En una era donde las pantallas pequeñas dictan las grandes conversaciones, hay algo profundamente disruptivo y necesario en ver a un joven hablar de cine con la pasión de un director veterano y la honestidad de un amigo cercano. Miguel Araiza no pretende “educar” al espectador, pero tampoco subestima su inteligencia. Desde sus primeros videos virales hasta sus análisis más complejos, ha logrado lo que muchos profesionales del medio aún consideran inalcanzable: traducir el amor por el séptimo arte en un lenguaje que resuena con miles de jóvenes que hoy consumen crítica como quien busca sentido en medio del caos digital.
Miguel se formó en cine y televisión en la Universidad de Texas. Una elección que a simple vista lo alinearía con ese arquetipo del cinéfilo ortodoxo, atrapado en tecnicismos y referencias académicas. Pero nada más alejado de la realidad. La clave de su impacto no está en su formación, sino en su capacidad para deconstruirla. En TikTok, cada segundo cuenta; cada palabra debe ser quirúrgicamente efectiva. Y Miguel, con su mirada afilada, logra que conceptos como montaje, subtexto o estructura narrativa convivan en un video de 60 segundos, sin perder calidez ni autenticidad. No es que simplifique, es que traduce. Y lo hace con la precisión de quien sabe que está dialogando con una audiencia impaciente, pero inteligente.

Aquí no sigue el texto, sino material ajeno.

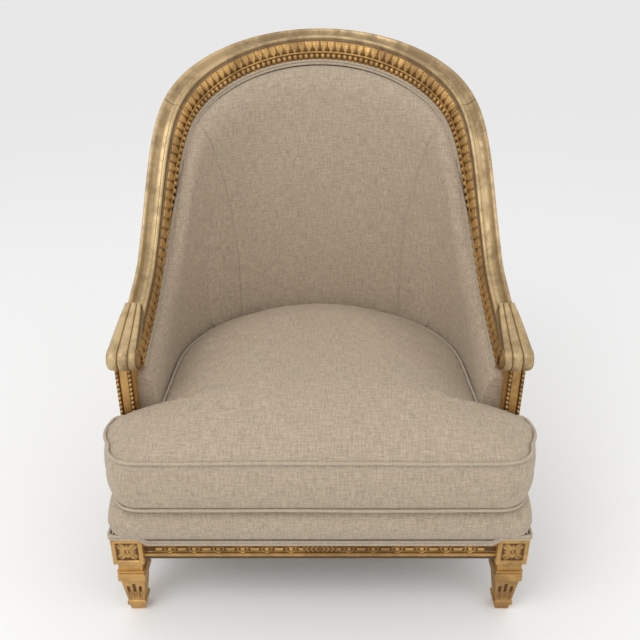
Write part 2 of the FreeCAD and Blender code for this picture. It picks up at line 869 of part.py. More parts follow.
def coil_spring(middle):
    """Double cone seat spring of square cut wire."""
    low = value("rail_bottom")
    height = value("spring_top") - low
    radius, waist = value("spring_radius"), value("spring_waist")
    half = value("spring_wire") / 2
    turns = value("spring_turns")
    count = int(turns * 7)
    rings = []
    for step in range(count + 1):
        share = step / count
        around = 2 * math.pi * turns * share
        reach = waist + (radius - waist) * (2 * share - 1) ** 2
        out = Vector(math.cos(around), math.sin(around), 0)
        spot = middle + out * reach + Vector(0, 0, low + half + (height - 2 * half) * share)
        corners = [(-half, -half), (half, -half), (half, half), (-half, half)]
        rings.append([spot + out * x + Vector(0, 0, z) for x, z in corners])
    return faceted_sweep(rings)


def dowel(middle, way):
    """Twelve sided peg, half in each of the two rails that it joins."""
    radius, length = value("dowel_diameter/2"), value("dowel_length")
    turn = Rotation(Vector(0, 0, 1), way)
    rings = []
    for end in (-0.5, 0.5):
        ring = []
        for corner in range(12):
            around = math.pi / 6 * corner
            spot = Vector(radius * math.cos(around), radius * math.sin(around), end * length)
            ring.append(middle + turn.multVec(spot))
        rings.append(ring)
    return faceted_sweep(rings)


def build_rails():
    """Top rail in three lengths, with the dowels of its two joints."""
    joint = value("crest_joint")
    crest_stations = steps(-joint, joint, 38)
    arm_stations = steps(joint, value("arm_rail_end"), 20)
    crest_loft = feature("crest_loft", rail_loft(RAIL_SECTION, crest_stations), TUB)
    arm_loft = feature("arm_loft", rail_loft(RAIL_SECTION, arm_stations), TUB)
    dowels = []
    for side in (1, -1):
        for inset, drop in ((11, 30), (22, 50)):
            start = rail_point(side * joint, inset, drop)
            ahead = rail_point(side * (joint + 1), inset, drop)
            dowels.append(dowel(start, (ahead - start).normalize()))
    rail_dowels = node("rail_dowels", feature("rail_dowels", Part.makeCompound(dowels), TUB))
    low = value("welt_top") + 0.2
    lobe = value("welt_lobe")
    welt_section = [(30, low + 2 * lobe), (30, low), (32.5, low),
                    ((35, low + lobe / 2), (32.5, low + lobe), 2),
                    ((35, low + 1.5 * lobe), (32.5, low + 2 * lobe), 2)]
    left_arm = [-along for along in reversed(arm_stations)]
    stations = left_arm[:-1] + crest_stations + arm_stations[1:]
    welt = feature("inner_double_welt", rail_loft(welt_section, stations), TUB)
    return crest_loft, arm_loft, rail_dowels, welt


def build_covers(block, top_rail):
    """Outside covers in three panels, thin linen shells from the seat rail to the top rail."""
    angle = math.radians(value("back_leg_angle"))
    seam = value("tub_radius") * angle
    arm_end = QUARTER + value("tub_centre-post_front-post_depth") + 55
    outer = value("cover_inset")
    inner = outer + value("cover_thick")
    low = -10

    def panel(stations):
        rings = []
        for along in stations:
            spot, top = rail_foot(along, 0.4)
            section = [(outer, low), (outer, top), (inner, top), (inner, low)]
            rings.append(section_ring(section, lambda inset, up: tub_point(spot, up, inset)))
        return faceted_sweep(rings)

    under = box("under_seat_rail", ("-2*seat_radius", "2*seat_radius"),
                ("-2*seat_radius", "2*seat_radius"), ("0", "rail_top"))
    post_space = box("post_space", ("0", "2*seat_radius"), ("-2*seat_radius", "post_front+post_depth"),
                     ("0", "1000"))
    back = feature("outside_back", panel(steps(-seam, seam, 36)), TUB)
    node("outside_back_cover", cut("outside_back_cover", back, under, block,
                                   mirrored("block_behind_cover", block), top_rail))
    arm = feature("outside_arm", panel(steps(seam, 400, 36) + steps(400, arm_end, 20)[1:]), TUB)
    node_pair("outside_arm_cover", cut("outside_arm_cover", arm, under, post_space, block, top_rail))


def build_seat(legs):
    """Springs on webbing inside the seat frame, under a stuffed and covered fixed seat."""
    outer_deck = feature("outer_deck", tee_loft(deck_levels()))
    inner_deck = feature("inner_deck", tee_loft(deck_levels(value("deck_shell")), value("deck_shell")))
    cavity = seat_plan("spring_space", "95", "48", "rail_top-10", "spring_top+webbing_thick")
    node("seat_stuffing", cut("seat_stuffing", inner_deck, cavity, legs))
    node("seat_deck_cover", cut("seat_deck_cover", outer_deck, inner_deck, legs))
    node("spring_canvas", seat_plan("spring_canvas", "96", "49", "spring_top", "spring_top+webbing_thick"))
    springs = [coil_spring(Vector(x, value("seat_front") + y, 0)) for x in (-100, 0, 100) for y in (150, 265, 380)]
    node("seat_springs", feature("seat_springs", Part.makeCompound(springs)))
    under = seat_plan("webbing_reach", "10", "12", "rail_bottom-2*webbing_thick", "rail_bottom")
    lengthways = webbing_strips("webbing_lengthways", "along", "-200", "200", 5,
                                "rail_bottom-webbing_thick")
    crossways = webbing_strips("webbing_crossways", "across", "seat_front+70", "seat_front+550", 7,
                               "rail_bottom-2*webbing_thick")
    node("webbing_lengthways", cut("webbing_lengthways_cut",
                                   common("webbing_lengthways_reach", lengthways, under), legs))
    node("webbing_crossways", cut("webbing_crossways_cut",
                                  common("webbing_crossways_reach", crossways, under), legs))
    cloth = seat_plan("dust_cover", "8", "10", "rail_bottom-2*webbing_thick-1.5",
                      "rail_bottom-2*webbing_thick")
    node("dust_cover", cut("dust_cover_cut", cloth, legs))


def build_cushion():
    skin = value("cushion_shell")
    outer = feature("cushion_outer", tee_loft(cushion_levels()))
    fill = feature("cushion_fill", tee_loft(cushion_levels(skin), skin))
    node("cushion_fill", fill)
    node("cushion_cover", cut("cushion_cover", outer, fill))


def build():
    """Make every sub-part, right side first."""
    crest_loft, arm_loft, rail_dowels, welt = build_rails()

    # Back legs with their stiles
    leg, block, stile, tenon = back_leg_parts()
    block_left = mirrored("back_block_left", block)
    tenon_in_crest = common("tenon_in_crest", tenon, crest_loft)
    tenon_left = mirrored("tenon_in_crest_left", tenon_in_crest)
    stile_fitted = cut("stile_fitted", stile, crest_loft)
    back_leg = fuse("back_leg_whole", leg, block, stile_fitted, tenon_in_crest)
    back_left = node_pair("back_leg", back_leg)
    node("crest_rail", cut("crest_rail", crest_loft, tenon_in_crest, tenon_left, rail_dowels))

    # Seat rails, tenoned into the legs
    front_leg_solid = front_leg()
    front_body = front_rail()
    node("front_seat_rail", front_body)
    side_ring = ring_rail("side_rail", "seat_radius", RAIL_PROFILE, "0", "90-back_leg_angle",
                          "tub_centre-seat_front-block_width")
    back_ring = ring_rail("back_rail", "seat_radius", RAIL_PROFILE, "90-back_leg_angle",
                          "2*back_leg_angle")
    low = "(rail_bottom+rail_top-tenon_height)/2"
    high = "(rail_bottom+rail_top+tenon_height)/2"
    side_tongue = box("side_tongue", ("leg_spread-tenon_thick/2", "leg_spread+tenon_thick/2"),
                      ("seat_front+block_width-tenon_length", "seat_front+block_width+1"), (low, high))
    post = arm_post()
    post_tongue = box("post_tongue", ("(post_inner+seat_radius)/2-6", "(post_inner+seat_radius)/2+6"),
                      ("post_front+8", "post_front+post_depth-8"), ("rail_top-tenon_length", "rail_top+1"))
    side_rail = fuse("side_rail_tenoned", cut("side_rail_fitted", side_ring, block), side_tongue)
    side_rail = cut("side_rail_mortised", side_rail, post_tongue)
    node_pair("side_seat_rail", side_rail)
    node("back_seat_rail", cut("back_rail_fitted", back_ring, block, block_left))
    front_leg_right = cut("front_leg_mortised", front_leg_solid, front_body, side_tongue)
    front_left = node_pair("front_leg", front_leg_right)
    legs = group("all_legs", [front_leg_right, front_left, block, block_left])

    # Corner blocks
    front_brace = front_corner_block()
    back_brace_shape = Part.makeBox(46, 108, 32, Vector(value("seat_radius-rail_thick") - 44, -54,
                                                       value("rail_bottom+4")))
    back_brace = feature("back_brace", back_brace_shape, back_leg_frame(value("back_leg_angle")))
    back_brace = cut("back_brace_fitted", back_brace, block, side_ring, back_ring)
    braces = [front_brace, back_brace, mirrored("front_brace_left", front_brace),
              mirrored("back_brace_left", back_brace)]
    node("corner_blocks", group("corner_blocks", braces))

    # Arms: posts under rails that end in reeded scrolls
    scroll = feature("arm_scroll", arm_scroll())
    arm_rail = cut("arm_rail_bored", fuse("arm_rail_whole", arm_loft, scroll), rail_dowels)
    arm_rail_left = node_pair("arm_rail", arm_rail)
    top_rail = group("top_rail", [crest_loft, arm_rail, arm_rail_left])
    above_rail = box("above_rail", ("post_inner-1", "post_outer+1"),
                     ("post_front-1", "post_front+post_depth+1"), ("rail_top", "post_top+1"))
    post_fitted = cut("post_fitted", common("post_above_rail", post, above_rail), arm_rail)
    post_right = fuse("post_tenoned", post_fitted, post_tongue)
    post_left = node_pair("arm_post", post_right)
    node("inner_double_welt", cut("inner_double_welt_fitted", welt, top_rail, back_leg, back_left,
                                  post_right, post_left))

    # Tacking rails between the posts and the stiles
    strip = [("tacking_rail_thick", "pad_bottom"), ("tacking_rail_thick", "pad_bottom+tacking_rail_height"),
             ("0", "pad_bottom+tacking_rail_height"), ("0", "pad_bottom")]
    edge = "tub_radius-stile_inset"
    back_strip = ring_rail("back_tacking", edge, strip, "90-back_leg_angle", "2*back_leg_angle")
    side_strip = ring_rail("side_tacking", edge, strip, "0", "90-back_leg_angle",
                           "tub_centre-post_front-10")
    turn = Rotation(Vector(0, 0, 1), 90 - value("back_leg_angle"))
    back_strip.Placement = TUB * Placement(Vector(), turn)
    side_strip.Placement = TUB
    stile_left = mirrored("stile_left", stile)
    node("back_tacking_rail", cut("back_tacking_rail", back_strip, stile, stile_left))
    node_pair("side_tacking_rail", cut("side_tacking_rail", side_strip, stile, post))

    # Padding inside the tub, in a middle panel and two wings
    padding = feature("inside_padding", inside_padding(), TUB)
    tub_space = box("tub_space", ("-tub_radius", "tub_radius"), ("pad_front", "2*tub_radius"), ("0", "1000"))
    padding_fitted = cut("inside_padding_fitted", common("padding_reach", padding, tub_space),
                         stile, stile_left, crest_loft, arm_rail, arm_rail_left, welt, post_right, post_left)
    seam_out = "(seam_half_width+seam_radius-sqrt(seam_radius^2-(seam_top-seam_straight)^2))"
    seam = [
        ("-seam_half_width", "-50"),
        ("seam_half_width", "-50"),
        ("seam_half_width", "seam_straight"),
        (seam_out, "seam_top", "-seam_radius"),
        ("-" + seam_out, "seam_top"),
        ("-seam_half_width", "seam_straight", "-seam_radius"),
    ]
    seam_sketch = free_sketch("seam_elevation", seam, Rotation(Vector(1, 0, 0), 90))
    seam_block = extrusion("seam_block", seam_sketch, "4*tub_radius", True)
    seam_block.Placement = TUB
    node("inside_back_pad", common("inside_back_pad", padding_fitted, seam_block))
    right_half = box("right_half", ("0", "2*tub_radius"), ("-2*tub_radius", "2*tub_radius"), ("0", "1000"))
    wing = cut("wing_pad", common("right_padding", padding_fitted, right_half), seam_block)
    node_pair("inside_wing_pad", wing)

    build_covers(block, top_rail)
    build_seat(legs)
    build_cushion()


build()
doc.recompute()

failed = [item.Label for item in doc.Objects if "Invalid" in item.State or "Error" in item.State]
for label, item in NODES.items():
    if item.Shape.isNull() or not item.Shape.isValid() or not item.Shape.Solids:
        failed.append(label)
if failed:
    raise RuntimeError("failed objects: " + ", ".join(failed))

os.makedirs("parts", exist_ok=True)
for label, item in NODES.items():
    shape = item.Shape
    shape.exportStep("parts/%s.step" % label)
    print(label, len(shape.Solids), round(shape.Volume / 1000, 1), shape.BoundBox)
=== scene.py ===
"""Low round-backed armchair: carved giltwood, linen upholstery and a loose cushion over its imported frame.

The file is laid out as an add-on and run as a script. Sizes are in metres, +Z is up and the chair
faces -Y. The sizes repeat those of the frame's own drawing, so that carving and cloth sit on it.
"""

import json
import math

import bpy
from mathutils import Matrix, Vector, noise
from mathutils.kdtree import KDTree


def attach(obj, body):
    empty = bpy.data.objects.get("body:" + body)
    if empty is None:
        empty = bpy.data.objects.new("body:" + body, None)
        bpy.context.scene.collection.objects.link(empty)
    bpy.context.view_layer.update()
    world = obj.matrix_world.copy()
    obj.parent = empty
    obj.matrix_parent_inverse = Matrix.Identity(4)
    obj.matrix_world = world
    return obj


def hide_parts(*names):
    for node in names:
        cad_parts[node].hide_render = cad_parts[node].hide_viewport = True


bl_info = {
    "name": "Round-backed armchair",
    "version": (1, 0, 0),
    "blender": (4, 5, 0),
    "location": "3D view, sidebar, Armchair",
    "description": "Carved giltwood, linen upholstery and a loose cushion over a packed frame",
    "category": "Add Mesh",
}

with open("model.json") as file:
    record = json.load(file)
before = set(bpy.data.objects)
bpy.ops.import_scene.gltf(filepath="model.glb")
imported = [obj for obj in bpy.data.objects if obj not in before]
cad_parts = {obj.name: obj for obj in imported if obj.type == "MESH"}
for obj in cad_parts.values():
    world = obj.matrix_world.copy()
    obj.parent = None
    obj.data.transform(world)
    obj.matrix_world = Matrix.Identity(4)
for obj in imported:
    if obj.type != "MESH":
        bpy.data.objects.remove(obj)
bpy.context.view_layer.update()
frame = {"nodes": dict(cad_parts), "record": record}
SIDES = ((1, "right"), (-1, "left"))
MM = 0.001


# Sizes and colours

def length(name, default, description):
    """A length that a user may change."""
    return bpy.props.FloatProperty(name=name, default=default, description=description,
                                   unit="LENGTH", precision=4)


def colour(name, default, description):
    """A colour that a user may change."""
    return bpy.props.FloatVectorProperty(name=name, default=default, description=description,
                                         subtype="COLOR", size=3, min=0.0, max=1.0)


class TubSizes(bpy.types.PropertyGroup):
    """The leaning horseshoe that the top rail, the pads and the covers follow."""
    radius: length("Radius", 0.337, "Outside radius of the tub")
    centre: length("Centre", -0.0525, "Y of the tub's centre at the pivot")
    pivot: length("Pivot", 0.150, "Height about which the tub leans")
    lean: bpy.props.FloatProperty(name="Lean", default=math.radians(6.3), subtype="ANGLE",
                                  description="Backward lean of the tub")
    crest: length("Crest", 0.8153, "Height of the crest above the pivot")
    arch: length("Arch", 0.559, "Radius of the crest's arch")
    arm: length("Arm", 0.3974, "Height of the arm rail above the pivot, where it leaves the back")
    slope: bpy.props.FloatProperty(name="Arm slope", default=0.522, description="Fall of the arm rail")
    sweep: length("Sweep", 0.4655, "Middle of the sweep from crest to arm, along the tub")
    sweep_length: length("Sweep length", 0.0307, "How gradual the sweep is")
    face: length("Rail face", 0.070, "Height of the top rail's section")
    joint: length("Joint", 0.380, "Where crest and arm rail meet, along the tub")
    end: length("End", 0.722, "Where the moulded arm rail ends, along the tub")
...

Lo que Miguel ha construido va más allá de una presencia constante en redes sociales. Su comunidad, fiel y crítica, no lo sigue solo por coincidir con su opinión, sino por confiar en su mirada. La diferencia es sutil pero profunda. En un entorno saturado de reseñas automatizadas y ratings sin alma, Araiza no juega a ser una autoridad inalcanzable. Prefiere ser un provocador de ideas. Y es justo ese momento en que su primer video se volvió viral con miles comentando, debatiendo y recomendando el que encendió su convicción: esta no era una afición. Era una posibilidad profesional, una plataforma para encender conversaciones y construir un espacio para la crítica emocional, masculina y contemporánea.
En un contexto donde los contenidos virales suelen ser superficiales, Miguel apuesta por una honestidad incómoda. Su “sello Araiza” es ese espacio donde puede emocionarse sin vergüenza por un estreno o mostrar decepción ante una obra sobrevalorada. En un mundo que exige filtros incluso para las opiniones, su falta de impostación se convierte en un acto casi subversivo.

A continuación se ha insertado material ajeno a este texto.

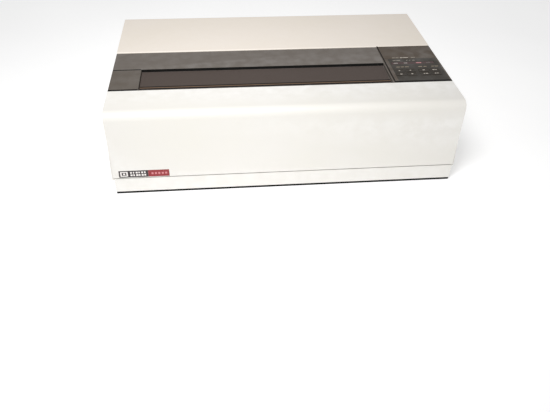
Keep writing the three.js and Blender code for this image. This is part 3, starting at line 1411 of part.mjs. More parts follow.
function mainBoard() {
  const low = boardTop - SEAT;
  const chipFront = boardStart + CHIP_FRONT;
  const chips = [];
  for (let i = 0; i < CHIPS; i++) {
    const x = boardLeft + CHIP_START + i * CHIP_PITCH;
    chips.push(block(x, x + CHIP_LENGTH, chipFront, chipFront + CHIP_DEPTH, low, boardTop + CHIP_HEIGHT));
  }
  const sinkLeft = boardRight - SINK_FROM_RIGHT;
  const sinkRight = sinkLeft + SINK_LENGTH;
  const sinkFront = boardStart + SINK_FRONT;
  const sinkEnd = sinkFront + (SINK_FINS - 1) * SINK_PITCH + SINK_FIN;
  const sink = [block(sinkLeft, sinkRight, sinkFront, sinkEnd, low, boardTop + SINK_BASE)];
  for (let i = 0; i < SINK_FINS; i++) {
    const finFront = sinkFront + i * SINK_PITCH;
    sink.push(block(sinkLeft, sinkRight, finFront, finFront + SINK_FIN, low, boardTop + SINK_HEIGHT));
  }
  return join(
    block(boardLeft, boardRight, boardStart, boardEnd, BOARD_HEIGHT, boardTop),
    ...chips,
    ...sink,
  );
}

function interfaceConnector() {
  const low = connectorHeight - CONNECTOR_HEIGHT / 2;
  const end = CASE_DEPTH - WALL - FIT;
  const nose = CASE_DEPTH - 1;
  return cut(
    join(
      block(
        connectorX - CONNECTOR_WIDTH / 2,
        connectorX + CONNECTOR_WIDTH / 2,
        end - CONNECTOR_DEPTH,
        end,
        low,
        low + CONNECTOR_HEIGHT,
      ),
      block(
        connectorX - CONNECTOR_NOSE_WIDTH / 2,
        connectorX + CONNECTOR_NOSE_WIDTH / 2,
        end - 1,
        nose,
        connectorHeight - CONNECTOR_NOSE_HEIGHT / 2,
        connectorHeight + CONNECTOR_NOSE_HEIGHT / 2,
      ),
    ),
    block(
      connectorX - CONNECTOR_SLOT_WIDTH / 2,
      connectorX + CONNECTOR_SLOT_WIDTH / 2,
      nose - CONNECTOR_SLOT_DEPTH,
      nose + 1,
      connectorHeight - CONNECTOR_SLOT_HEIGHT / 2,
      connectorHeight + CONNECTOR_SLOT_HEIGHT / 2,
    ),
  );
}

const inletFace = CASE_DEPTH - 0.5;
const rockerX = inletX - ROCKER_OFFSET;
const rockerPivotBack = inletFace - ROCKER_DEPTH / 2;

function mainsInlet() {
  const socketX = inletX + SOCKET_OFFSET;
  const wellWidth = ROCKER_WIDTH + 2 * ROCKER_GAP;
  const wellHeight = ROCKER_HEIGHT + 2 * ROCKER_GAP;
  return join(
    cut(
      block(
        inletX - INLET_WIDTH / 2,
        inletX + INLET_WIDTH / 2,
        inletFace - INLET_DEPTH,
        inletFace,
        INLET_MIDDLE_HEIGHT - INLET_HEIGHT / 2,
        INLET_MIDDLE_HEIGHT + INLET_HEIGHT / 2,
      ),
      block(
        socketX - SOCKET_WIDTH / 2,
        socketX + SOCKET_WIDTH / 2,
        inletFace - SOCKET_DEPTH,
        inletFace + 1,
        INLET_MIDDLE_HEIGHT - SOCKET_HEIGHT / 2,
        INLET_MIDDLE_HEIGHT + SOCKET_HEIGHT / 2,
      ),
      block(
        rockerX - wellWidth / 2,
        rockerX + wellWidth / 2,
        inletFace - ROCKER_DEPTH - 4,
        inletFace + 1,
        INLET_MIDDLE_HEIGHT - wellHeight / 2,
        INLET_MIDDLE_HEIGHT + wellHeight / 2,
      ),
    ),
    rodX(
      ROCKER_PIN_RADIUS,
      rockerX - wellWidth / 2 - 1,
      rockerX + wellWidth / 2 + 1,
      rockerPivotBack,
      INLET_MIDDLE_HEIGHT,
      12,
    ),
  );
}

// The rocker stands with its lower half pressed in, as it does when the printer is off.
function powerRocker() {
  const half = ROCKER_HEIGHT / 2;
  const deep = ROCKER_DEPTH / 2;
  const face = deep - ROCKER_FACE_DROP;
  const shape = outline([
    [-deep, -half + ROCKER_HEEL],
    [0, -half],
    [face, -half],
    [face - ROCKER_DISH, 0],
    [face, half],
    [0, half],
    [-deep, half - ROCKER_HEEL],
  ]);
  const geometry = new THREE.ExtrudeGeometry(shape, { depth: ROCKER_WIDTH, bevelEnabled: false });
  geometry.applyMatrix4(new THREE.Matrix4().set(0, 0, 1, 0, 1, 0, 0, 0, 0, 1, 0, 0, 0, 0, 0, 1));
  geometry.translate(-ROCKER_WIDTH / 2, 0, 0);
  geometry.rotateX(THREE.MathUtils.degToRad(-ROCKER_TILT));
  geometry.translate(rockerX, back(rockerPivotBack), INLET_MIDDLE_HEIGHT);
  const boreRadius = ROCKER_PIN_RADIUS + RUN;
  const boreLeft = rockerX - ROCKER_WIDTH;
  const boreRight = rockerX + ROCKER_WIDTH;
  const bore = rodX(boreRadius, boreLeft, boreRight, rockerPivotBack, INLET_MIDDLE_HEIGHT, 16);
  return cut(solid(geometry), bore);
}

function transformer() {
  const x = halfWidth - TRANSFORMER_FROM_RIGHT;
  const end = CASE_DEPTH - TRANSFORMER_REAR_GAP;
  const start = end - TRANSFORMER_DEPTH;
  const low = floorTop + FIT;
  const half = TRANSFORMER_WIDTH / 2;
  return join(
    block(x - half, x + half, start, end, low, low + TRANSFORMER_HEIGHT),
    block(
      x - half + COIL_INSET,
      x + half - COIL_INSET,
      start - COIL_OVERHANG,
      end + COIL_OVERHANG,
      low + COIL_INSET,
      low + TRANSFORMER_HEIGHT - COIL_INSET,
    ),
  );
}

piece("main_board", mainBoard(), BOARD_GREEN());
piece("interface_connector", interfaceConnector(), BLACK_PLASTIC());
piece("mains_inlet", mainsInlet(), BLACK_PLASTIC());
piece("power_rocker", powerRocker(), BLACK_PLASTIC());
piece("power_transformer", transformer(), VARNISH());

export default printer;
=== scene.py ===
"""Wide-carriage office printer: its covers, trim, panel and mechanism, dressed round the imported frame."""

import json
import logging
import math
from dataclasses import dataclass
from enum import Enum
from typing import Callable, Iterable, Sequence

import bmesh
import bpy
from bmesh.types import BMEdge, BMFace
from mathutils import Matrix, Vector


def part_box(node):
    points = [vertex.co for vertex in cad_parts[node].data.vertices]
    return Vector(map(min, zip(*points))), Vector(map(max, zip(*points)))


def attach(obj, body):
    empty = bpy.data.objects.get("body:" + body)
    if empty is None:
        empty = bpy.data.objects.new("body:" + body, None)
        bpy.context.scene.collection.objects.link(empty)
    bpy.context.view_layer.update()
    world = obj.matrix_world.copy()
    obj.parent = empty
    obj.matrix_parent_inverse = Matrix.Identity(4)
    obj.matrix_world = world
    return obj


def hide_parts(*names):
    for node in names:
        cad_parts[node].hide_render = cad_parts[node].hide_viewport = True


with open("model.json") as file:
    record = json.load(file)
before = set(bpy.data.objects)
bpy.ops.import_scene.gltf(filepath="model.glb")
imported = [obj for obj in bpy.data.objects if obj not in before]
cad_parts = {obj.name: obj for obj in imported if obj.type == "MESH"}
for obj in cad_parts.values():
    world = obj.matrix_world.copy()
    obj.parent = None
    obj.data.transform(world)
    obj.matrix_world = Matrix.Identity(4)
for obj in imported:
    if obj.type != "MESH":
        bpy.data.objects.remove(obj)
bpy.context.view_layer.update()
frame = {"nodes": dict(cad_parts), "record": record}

log = logging.getLogger("printer")

MM = 0.001
FRONT = -210.0  # the covers' front face, in the frame's depth
REAR = 210.0  # the covers' rear face
TRIM_TOP = 168.5
PANEL_TOP = 169.2
KEY_WIDTH = 19.0
KEY_DEPTH = 10.0
KEY_MARKS = ((4.2,), (3.4,), (2.6, 4.2), (2.4, 2.6), (2.6,), (2.4,), (4.4,), (4.0, 2.2))
SLOT_OF = {part["node"]: part["material_slot"] for part in frame["record"]["subparts"]}
BODY_OF = {
    node: body
    for body, members in frame["record"]["behaviour"]["bodies"].items()
    for node in members
}
# the body that a piece moves with, and a slot of the record that goes with it
BADGE_RIDE = ("front_cover", "badge")
TRIM_RIDE = ("chassis", "dark_trim")
PANEL_RIDE = ("chassis", "panel_dark")
LENS_RIDE = ("chassis", "lens")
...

Pocos comprenden que el proceso creativo detrás de un video de un minuto puede ser igual de riguroso que el de una obra literaria extensa. Pero Miguel sí lo sabe. Sus proyectos de largo aliento, como la escritura de una novela, no compiten con sus videos: dialogan con ellos. Mientras uno exige inmediatez, el otro demanda paciencia. Ambos, sin embargo, nacen de una misma matriz: la obsesión por contar historias que importan. En un mundo digital que premia lo efímero, la elección de escribir una novela es una declaración (no de intenciones, sino de resistencia). Y eso también es parte del lujo narrativo que propone Miguel: tomarse su tiempo.
Miguel no es ingenuo. Sabe que su voz influye. Que hay quienes esperan su veredicto para decidir si verán o no una película. Pero no carga esa expectativa como un peso; la usa como brújula. Le interesa abrir ventanas, no cerrarlas. Cuando recomienda una película como Cure (1997) de Kiyoshi Kurosawa, no lo hace solo por su calidad técnica, sino por lo que significó para él. Esa honestidad curatorial ha alimentado una comunidad ávida de salirse del algoritmo, de descubrir lo inesperado.
Miguel entiende esto a la perfección. En sus videos, la crítica no es solemne, es emocional; no es elitista, es instintiva. La viralidad no es una traición al contenido, es un nuevo vehículo para la cultura. En un ritmo de consumo tan vertiginoso, la fatiga creativa no es solo una posibilidad: es una amenaza constante. Miguel lo sabe, y por eso cuida su pasión con disciplina. Regresa al cine como espectador, se permite sentir sin analizar, vuelve a enamorarse de las imágenes. Y cuando no está viendo películas, se refugia en otras pasiones: leer, viajar, escuchar música. Porque lo que lo hace valioso como crítico no es su capacidad de acumular datos, sino de conservar una sensibilidad despierta.